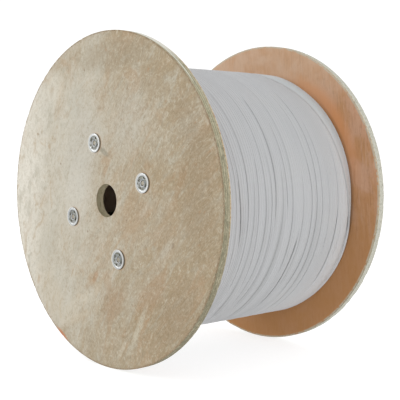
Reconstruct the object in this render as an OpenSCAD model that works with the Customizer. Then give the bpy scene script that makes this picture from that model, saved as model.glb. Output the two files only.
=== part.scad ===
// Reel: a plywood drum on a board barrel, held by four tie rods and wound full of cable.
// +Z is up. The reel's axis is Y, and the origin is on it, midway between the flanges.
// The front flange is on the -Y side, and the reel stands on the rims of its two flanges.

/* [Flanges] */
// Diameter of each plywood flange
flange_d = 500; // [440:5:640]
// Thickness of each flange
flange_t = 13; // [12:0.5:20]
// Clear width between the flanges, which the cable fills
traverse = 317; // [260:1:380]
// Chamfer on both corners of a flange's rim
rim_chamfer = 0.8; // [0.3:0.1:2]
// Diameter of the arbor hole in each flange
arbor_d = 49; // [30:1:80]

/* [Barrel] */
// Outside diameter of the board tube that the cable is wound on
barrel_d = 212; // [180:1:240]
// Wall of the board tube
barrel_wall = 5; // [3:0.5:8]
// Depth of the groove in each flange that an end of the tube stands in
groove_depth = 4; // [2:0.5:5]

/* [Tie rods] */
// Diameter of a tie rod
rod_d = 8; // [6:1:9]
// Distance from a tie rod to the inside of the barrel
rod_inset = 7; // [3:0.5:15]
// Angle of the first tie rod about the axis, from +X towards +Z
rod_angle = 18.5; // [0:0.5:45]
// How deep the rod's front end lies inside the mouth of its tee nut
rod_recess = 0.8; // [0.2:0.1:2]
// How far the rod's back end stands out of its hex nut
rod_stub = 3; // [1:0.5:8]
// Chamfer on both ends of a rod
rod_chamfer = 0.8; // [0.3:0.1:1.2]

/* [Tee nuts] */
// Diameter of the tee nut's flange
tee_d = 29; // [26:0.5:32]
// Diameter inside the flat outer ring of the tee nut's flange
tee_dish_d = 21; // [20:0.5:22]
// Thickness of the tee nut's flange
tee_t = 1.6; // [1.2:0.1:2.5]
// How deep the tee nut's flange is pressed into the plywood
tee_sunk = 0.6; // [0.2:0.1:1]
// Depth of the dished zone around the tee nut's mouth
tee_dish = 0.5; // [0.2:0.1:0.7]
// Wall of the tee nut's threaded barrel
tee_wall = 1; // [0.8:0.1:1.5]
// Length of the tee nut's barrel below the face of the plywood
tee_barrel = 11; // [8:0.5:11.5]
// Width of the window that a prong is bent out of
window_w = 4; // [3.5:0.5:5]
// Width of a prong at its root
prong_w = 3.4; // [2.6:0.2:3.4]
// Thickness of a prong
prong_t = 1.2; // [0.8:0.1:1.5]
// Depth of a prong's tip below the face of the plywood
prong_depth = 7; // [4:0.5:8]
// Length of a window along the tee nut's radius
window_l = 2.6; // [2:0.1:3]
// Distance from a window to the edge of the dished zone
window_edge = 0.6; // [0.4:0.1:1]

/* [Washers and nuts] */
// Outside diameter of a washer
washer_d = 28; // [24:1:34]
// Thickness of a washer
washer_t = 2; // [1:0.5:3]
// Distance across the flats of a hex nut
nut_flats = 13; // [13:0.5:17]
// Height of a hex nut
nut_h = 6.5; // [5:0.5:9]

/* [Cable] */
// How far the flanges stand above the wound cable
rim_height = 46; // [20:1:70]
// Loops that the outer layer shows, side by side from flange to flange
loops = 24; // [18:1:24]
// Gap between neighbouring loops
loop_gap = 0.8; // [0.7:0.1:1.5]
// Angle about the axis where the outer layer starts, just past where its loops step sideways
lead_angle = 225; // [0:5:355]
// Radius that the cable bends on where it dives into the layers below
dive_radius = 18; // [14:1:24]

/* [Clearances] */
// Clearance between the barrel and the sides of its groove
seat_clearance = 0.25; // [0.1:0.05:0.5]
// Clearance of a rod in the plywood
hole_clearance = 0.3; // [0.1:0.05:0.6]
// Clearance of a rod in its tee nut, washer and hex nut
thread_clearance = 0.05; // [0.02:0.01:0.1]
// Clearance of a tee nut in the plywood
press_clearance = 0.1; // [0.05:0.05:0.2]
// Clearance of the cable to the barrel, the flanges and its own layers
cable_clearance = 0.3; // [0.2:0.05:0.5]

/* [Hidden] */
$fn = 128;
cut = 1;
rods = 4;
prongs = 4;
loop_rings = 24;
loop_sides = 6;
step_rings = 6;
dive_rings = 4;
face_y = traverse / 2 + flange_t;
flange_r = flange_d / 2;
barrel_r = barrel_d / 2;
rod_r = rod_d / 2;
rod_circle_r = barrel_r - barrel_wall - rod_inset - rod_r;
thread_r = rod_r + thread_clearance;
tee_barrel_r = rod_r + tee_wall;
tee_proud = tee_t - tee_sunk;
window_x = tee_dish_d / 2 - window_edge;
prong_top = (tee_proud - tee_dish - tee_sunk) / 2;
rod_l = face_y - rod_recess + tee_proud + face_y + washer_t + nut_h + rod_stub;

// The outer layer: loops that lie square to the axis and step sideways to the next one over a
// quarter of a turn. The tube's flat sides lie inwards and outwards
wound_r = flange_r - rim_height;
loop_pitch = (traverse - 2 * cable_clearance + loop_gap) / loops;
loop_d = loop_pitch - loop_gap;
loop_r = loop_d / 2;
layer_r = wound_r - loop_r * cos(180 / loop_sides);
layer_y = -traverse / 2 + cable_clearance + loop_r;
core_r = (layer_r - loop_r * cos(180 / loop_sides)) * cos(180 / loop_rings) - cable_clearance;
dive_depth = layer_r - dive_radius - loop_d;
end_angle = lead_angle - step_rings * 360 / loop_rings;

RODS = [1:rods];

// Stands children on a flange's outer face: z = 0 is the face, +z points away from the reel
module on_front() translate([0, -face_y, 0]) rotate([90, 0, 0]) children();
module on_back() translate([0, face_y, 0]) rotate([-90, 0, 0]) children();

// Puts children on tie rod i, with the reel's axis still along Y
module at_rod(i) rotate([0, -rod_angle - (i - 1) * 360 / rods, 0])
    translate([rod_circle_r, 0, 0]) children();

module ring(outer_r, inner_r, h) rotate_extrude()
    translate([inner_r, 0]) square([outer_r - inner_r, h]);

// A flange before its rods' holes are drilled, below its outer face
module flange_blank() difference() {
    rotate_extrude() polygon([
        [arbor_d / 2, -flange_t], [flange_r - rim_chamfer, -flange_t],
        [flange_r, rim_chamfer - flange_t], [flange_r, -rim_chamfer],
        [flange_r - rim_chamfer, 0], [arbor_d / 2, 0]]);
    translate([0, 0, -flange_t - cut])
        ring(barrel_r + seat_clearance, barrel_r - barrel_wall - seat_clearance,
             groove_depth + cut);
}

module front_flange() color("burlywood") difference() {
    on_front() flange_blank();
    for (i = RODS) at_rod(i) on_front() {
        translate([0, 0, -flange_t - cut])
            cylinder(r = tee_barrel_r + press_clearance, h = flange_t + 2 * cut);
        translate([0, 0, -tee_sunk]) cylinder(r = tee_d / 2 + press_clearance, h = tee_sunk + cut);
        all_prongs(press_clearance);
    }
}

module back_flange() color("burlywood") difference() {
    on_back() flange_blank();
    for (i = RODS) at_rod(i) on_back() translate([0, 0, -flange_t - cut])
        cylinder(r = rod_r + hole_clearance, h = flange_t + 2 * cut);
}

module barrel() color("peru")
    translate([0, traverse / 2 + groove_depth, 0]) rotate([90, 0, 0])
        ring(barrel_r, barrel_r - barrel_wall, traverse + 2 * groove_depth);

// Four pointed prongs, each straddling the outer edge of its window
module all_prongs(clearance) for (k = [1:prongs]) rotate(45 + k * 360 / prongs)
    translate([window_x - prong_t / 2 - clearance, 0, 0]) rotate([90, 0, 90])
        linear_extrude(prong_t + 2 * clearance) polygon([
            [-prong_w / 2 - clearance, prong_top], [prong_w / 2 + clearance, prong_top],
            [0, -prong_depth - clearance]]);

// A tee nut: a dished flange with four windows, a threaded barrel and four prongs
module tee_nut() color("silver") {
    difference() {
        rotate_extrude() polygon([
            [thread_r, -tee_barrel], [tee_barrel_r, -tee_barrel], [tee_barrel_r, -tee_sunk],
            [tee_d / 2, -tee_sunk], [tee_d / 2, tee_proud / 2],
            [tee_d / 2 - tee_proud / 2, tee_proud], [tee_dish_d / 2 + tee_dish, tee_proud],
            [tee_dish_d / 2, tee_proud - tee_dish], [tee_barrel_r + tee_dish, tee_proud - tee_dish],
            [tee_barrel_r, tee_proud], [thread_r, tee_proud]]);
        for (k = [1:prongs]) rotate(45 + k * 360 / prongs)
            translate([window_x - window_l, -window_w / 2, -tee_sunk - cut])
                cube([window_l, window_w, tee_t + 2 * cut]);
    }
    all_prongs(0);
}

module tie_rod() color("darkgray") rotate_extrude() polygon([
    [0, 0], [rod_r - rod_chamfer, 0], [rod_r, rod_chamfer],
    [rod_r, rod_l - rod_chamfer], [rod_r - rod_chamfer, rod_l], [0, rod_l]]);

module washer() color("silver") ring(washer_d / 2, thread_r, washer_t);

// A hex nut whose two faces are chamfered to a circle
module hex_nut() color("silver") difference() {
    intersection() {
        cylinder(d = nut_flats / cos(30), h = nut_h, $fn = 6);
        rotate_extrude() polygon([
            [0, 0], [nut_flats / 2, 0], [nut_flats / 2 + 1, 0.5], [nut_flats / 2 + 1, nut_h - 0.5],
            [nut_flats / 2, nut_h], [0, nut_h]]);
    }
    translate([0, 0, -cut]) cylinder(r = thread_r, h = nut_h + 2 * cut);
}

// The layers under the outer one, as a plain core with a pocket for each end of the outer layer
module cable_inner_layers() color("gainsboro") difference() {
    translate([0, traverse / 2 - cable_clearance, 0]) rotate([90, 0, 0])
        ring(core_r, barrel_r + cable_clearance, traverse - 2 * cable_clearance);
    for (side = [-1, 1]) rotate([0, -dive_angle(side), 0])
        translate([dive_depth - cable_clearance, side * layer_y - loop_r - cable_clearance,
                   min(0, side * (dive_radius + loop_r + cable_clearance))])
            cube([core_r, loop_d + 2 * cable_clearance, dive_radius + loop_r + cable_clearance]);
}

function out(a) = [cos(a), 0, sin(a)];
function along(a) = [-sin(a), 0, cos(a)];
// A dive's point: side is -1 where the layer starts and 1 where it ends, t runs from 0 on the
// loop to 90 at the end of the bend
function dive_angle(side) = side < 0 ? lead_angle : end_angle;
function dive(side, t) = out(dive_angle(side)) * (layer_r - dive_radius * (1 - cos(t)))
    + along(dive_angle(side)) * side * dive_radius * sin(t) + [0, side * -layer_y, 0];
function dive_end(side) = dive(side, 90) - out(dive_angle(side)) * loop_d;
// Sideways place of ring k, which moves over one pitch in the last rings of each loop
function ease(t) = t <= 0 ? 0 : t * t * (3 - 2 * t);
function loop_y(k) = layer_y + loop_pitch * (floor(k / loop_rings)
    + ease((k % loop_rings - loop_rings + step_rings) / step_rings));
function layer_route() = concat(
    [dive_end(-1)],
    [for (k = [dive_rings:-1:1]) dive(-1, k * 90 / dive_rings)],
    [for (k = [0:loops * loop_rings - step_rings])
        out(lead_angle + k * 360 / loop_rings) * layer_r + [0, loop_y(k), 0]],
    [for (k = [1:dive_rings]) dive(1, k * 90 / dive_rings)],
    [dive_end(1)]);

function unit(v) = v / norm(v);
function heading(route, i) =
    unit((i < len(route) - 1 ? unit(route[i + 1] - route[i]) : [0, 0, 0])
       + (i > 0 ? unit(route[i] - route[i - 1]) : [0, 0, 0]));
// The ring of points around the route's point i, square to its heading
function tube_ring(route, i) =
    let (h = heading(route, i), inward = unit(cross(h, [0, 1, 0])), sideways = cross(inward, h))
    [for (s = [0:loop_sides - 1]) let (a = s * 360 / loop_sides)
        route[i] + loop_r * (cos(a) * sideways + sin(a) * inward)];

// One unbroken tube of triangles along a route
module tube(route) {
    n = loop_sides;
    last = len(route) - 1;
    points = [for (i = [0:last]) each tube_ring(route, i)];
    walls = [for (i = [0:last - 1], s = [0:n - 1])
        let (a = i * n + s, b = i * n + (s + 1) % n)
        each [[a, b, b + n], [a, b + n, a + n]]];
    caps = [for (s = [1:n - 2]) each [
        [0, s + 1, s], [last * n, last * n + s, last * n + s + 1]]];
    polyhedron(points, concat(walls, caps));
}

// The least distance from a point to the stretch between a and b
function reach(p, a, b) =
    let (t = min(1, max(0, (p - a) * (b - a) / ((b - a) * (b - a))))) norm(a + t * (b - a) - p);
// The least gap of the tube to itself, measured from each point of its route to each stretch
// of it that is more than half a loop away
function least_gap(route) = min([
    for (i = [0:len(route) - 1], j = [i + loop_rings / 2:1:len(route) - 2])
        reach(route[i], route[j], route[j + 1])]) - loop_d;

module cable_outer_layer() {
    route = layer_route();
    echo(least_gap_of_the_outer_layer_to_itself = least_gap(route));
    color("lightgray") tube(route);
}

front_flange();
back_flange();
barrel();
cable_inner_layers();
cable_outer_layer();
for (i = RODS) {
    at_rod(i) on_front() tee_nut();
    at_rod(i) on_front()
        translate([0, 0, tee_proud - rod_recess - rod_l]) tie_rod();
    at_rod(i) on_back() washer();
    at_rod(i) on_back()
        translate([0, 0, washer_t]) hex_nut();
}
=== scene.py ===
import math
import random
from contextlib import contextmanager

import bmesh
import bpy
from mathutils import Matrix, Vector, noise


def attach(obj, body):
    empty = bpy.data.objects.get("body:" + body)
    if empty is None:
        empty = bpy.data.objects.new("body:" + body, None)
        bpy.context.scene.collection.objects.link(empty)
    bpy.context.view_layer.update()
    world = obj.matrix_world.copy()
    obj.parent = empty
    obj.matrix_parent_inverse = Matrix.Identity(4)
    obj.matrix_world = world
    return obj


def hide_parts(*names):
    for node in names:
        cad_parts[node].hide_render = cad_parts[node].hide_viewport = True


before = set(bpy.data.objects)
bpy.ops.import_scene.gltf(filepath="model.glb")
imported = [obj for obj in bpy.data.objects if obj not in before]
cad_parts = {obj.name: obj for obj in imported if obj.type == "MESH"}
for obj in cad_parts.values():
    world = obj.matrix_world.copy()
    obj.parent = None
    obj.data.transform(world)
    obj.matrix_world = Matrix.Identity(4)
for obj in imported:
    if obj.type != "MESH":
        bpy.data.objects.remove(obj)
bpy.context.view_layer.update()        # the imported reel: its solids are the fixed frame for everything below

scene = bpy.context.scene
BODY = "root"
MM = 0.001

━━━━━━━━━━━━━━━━

Return from the data every line that holds "type".

cad_parts = {obj.name: obj for obj in imported if obj.type == "MESH"}
    if obj.type != "MESH":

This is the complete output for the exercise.